Tobacco Ban Underscores College’s Flawed Governance

Jordan Ecker, Contributing Writer

Oberlin students received an email Monday from Vice President and Dean of Students Meredith Raimondo urging “members of the Oberlin community” to please respect the campus’ “tobacco-free” policy. The message wasn’t that there was a ban on cigarettes and that we would be punished for smoking. The message was that we ought to act as respectful members of a democratic community and practice civic virtue by respecting the norms we had all agreed upon.

It’s a darkly ironic message. The tobacco ban — and make no mistake, if you are prohibiting members of a community from doing something, it is a ban — is representative of how distinctly undemocratic Oberlin’s campus governance is.
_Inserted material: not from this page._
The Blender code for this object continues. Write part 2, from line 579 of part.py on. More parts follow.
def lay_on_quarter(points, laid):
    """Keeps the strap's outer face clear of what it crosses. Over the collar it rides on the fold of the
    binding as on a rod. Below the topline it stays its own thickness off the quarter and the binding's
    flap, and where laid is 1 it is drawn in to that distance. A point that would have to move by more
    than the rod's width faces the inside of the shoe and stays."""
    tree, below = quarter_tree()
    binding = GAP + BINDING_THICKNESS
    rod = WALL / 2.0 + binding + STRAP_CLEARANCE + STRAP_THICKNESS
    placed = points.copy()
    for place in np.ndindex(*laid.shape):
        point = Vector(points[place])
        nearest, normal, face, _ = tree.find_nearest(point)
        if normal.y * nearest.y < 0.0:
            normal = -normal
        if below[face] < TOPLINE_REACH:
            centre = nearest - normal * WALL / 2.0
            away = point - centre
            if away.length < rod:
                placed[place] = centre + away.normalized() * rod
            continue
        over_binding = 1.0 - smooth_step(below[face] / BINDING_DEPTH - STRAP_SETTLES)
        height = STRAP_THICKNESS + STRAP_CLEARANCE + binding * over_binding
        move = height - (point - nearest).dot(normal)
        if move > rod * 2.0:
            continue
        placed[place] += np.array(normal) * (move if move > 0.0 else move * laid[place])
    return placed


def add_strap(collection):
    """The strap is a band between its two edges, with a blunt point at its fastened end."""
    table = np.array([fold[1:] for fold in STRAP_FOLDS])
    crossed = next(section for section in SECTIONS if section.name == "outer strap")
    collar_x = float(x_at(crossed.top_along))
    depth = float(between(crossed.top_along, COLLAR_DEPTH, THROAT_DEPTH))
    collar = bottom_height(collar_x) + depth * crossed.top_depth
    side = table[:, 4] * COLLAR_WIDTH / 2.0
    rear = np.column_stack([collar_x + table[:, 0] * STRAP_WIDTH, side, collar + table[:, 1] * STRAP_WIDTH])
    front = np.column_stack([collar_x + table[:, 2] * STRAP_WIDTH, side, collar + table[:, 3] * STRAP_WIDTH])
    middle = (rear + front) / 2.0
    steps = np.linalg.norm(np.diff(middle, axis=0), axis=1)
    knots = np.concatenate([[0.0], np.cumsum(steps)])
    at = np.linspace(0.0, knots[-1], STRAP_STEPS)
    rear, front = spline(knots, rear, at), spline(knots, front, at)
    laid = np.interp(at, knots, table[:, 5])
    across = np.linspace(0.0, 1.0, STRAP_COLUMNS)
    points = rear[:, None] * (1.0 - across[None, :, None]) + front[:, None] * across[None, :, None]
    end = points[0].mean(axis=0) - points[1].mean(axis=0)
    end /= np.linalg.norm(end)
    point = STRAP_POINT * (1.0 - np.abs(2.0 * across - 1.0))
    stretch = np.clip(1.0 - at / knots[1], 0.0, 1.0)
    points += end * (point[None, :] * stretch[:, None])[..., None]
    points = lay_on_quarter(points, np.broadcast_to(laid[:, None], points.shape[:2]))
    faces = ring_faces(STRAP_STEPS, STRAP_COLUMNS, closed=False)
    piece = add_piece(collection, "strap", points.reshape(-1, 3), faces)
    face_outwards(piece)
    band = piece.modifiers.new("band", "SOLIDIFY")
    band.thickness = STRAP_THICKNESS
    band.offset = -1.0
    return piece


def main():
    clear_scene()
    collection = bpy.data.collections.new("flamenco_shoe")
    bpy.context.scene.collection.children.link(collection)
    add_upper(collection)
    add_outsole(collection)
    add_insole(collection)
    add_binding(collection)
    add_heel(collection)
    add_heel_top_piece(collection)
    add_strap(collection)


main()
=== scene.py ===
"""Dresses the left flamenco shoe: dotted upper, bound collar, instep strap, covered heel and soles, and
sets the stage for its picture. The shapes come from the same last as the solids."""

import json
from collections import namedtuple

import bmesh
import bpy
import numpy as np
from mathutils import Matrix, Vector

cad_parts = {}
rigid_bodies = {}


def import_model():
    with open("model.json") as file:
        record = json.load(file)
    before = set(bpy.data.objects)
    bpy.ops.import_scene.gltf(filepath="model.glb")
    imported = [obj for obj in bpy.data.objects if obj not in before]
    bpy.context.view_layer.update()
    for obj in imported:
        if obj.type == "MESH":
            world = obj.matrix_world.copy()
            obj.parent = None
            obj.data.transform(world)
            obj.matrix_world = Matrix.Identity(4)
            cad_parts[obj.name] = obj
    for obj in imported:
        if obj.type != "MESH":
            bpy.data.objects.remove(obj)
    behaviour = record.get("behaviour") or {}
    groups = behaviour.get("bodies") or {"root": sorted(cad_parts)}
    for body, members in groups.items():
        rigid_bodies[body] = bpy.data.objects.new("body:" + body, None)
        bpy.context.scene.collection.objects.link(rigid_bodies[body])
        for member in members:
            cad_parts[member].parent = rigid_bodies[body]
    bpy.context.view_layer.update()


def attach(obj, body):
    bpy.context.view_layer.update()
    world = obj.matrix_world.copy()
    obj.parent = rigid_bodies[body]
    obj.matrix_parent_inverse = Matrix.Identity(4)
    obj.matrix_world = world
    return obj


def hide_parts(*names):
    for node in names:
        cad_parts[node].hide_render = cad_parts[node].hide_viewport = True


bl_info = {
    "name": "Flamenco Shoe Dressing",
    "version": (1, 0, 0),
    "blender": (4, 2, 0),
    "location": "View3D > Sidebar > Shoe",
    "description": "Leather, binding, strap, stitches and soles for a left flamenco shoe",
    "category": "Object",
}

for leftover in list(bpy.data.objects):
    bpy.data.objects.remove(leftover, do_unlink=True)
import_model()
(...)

As a member of Student Senate during 2014–15 and a member of the Tobacco Ban Implementation Committee, I bore witness to the undemocratic nature of the ban’s creation. The plan was concocted by a handful of elites: Machmud Makhmudov, OC ’16, who in 2014 held a brief monopoly of power in Student Senate, and administrators, notably President Marvin Krislov. There was no organic democratic demand for the ban. There was no grassroots organizing and no deliberation within the community that concluded a ban was necessary. Instead, the ban was drafted by a handful with their eye to the supposed wellbeing of the mass in mind, motivated by a perception that Oberlin was falling behind other progressive colleges in upholding student health without a ban.

At least three polls of the student body were taken when the ban was being drafted. None found a majority in favor. But elites working on the ban still insisted on using the self-satisfying rhetoric of democratic governance, portraying themselves as representatives of a democratic community organized around principles of self-governance. In reality, the principles behind the tobacco ban are the opposite of democratic: The primary actors all believed that they, not the masses, knew what was in the community’s self-interest. Students were portrayed as incapable of self-governance — a ban was necessary for their own good, whether they knew it or not.

Before anything else, democracy means self-rule. It means giving people and groups the right to determine who they are. Rather than adhere to democratic principles, the administration used rhetorical messaging to attempt to convince students that the ban is in our best interests, ignoring the negative poll results. Its advocates touted its supposed positive effects on the environment and public health, while in reality smoking has limited ecological effect, and the ban ignores the needs of those who rely on smoking as a way to regulate their mood or anxiety.

The ban was hatched by elites for elite satisfaction. It was fueled by a technocratic ideal of governance, in which students and community members are treated as parts to be optimized rather than self-governing individuals capable of making choices. It was justified with liberal rhetoric, but its enforcement can only be autocratic. Administrators say that students should not protest, disrupt or otherwise try to break the collegiate machine. Instead, we should behave like willing gears within it, using only the levers for change the administration supplies us with. When Oberlin students express their collective democratic will and attempt to pull the lever on carbon divestment or boycotting Israel, we are told our initiative is impractical or out of joint with Oberlin’s values. But when a handful of elites decide the masses are unclean and unhealthy, the masses’ behavior is regulated with a moralizing rhetoric and a police force slinking behind it, somewhere in the shadows.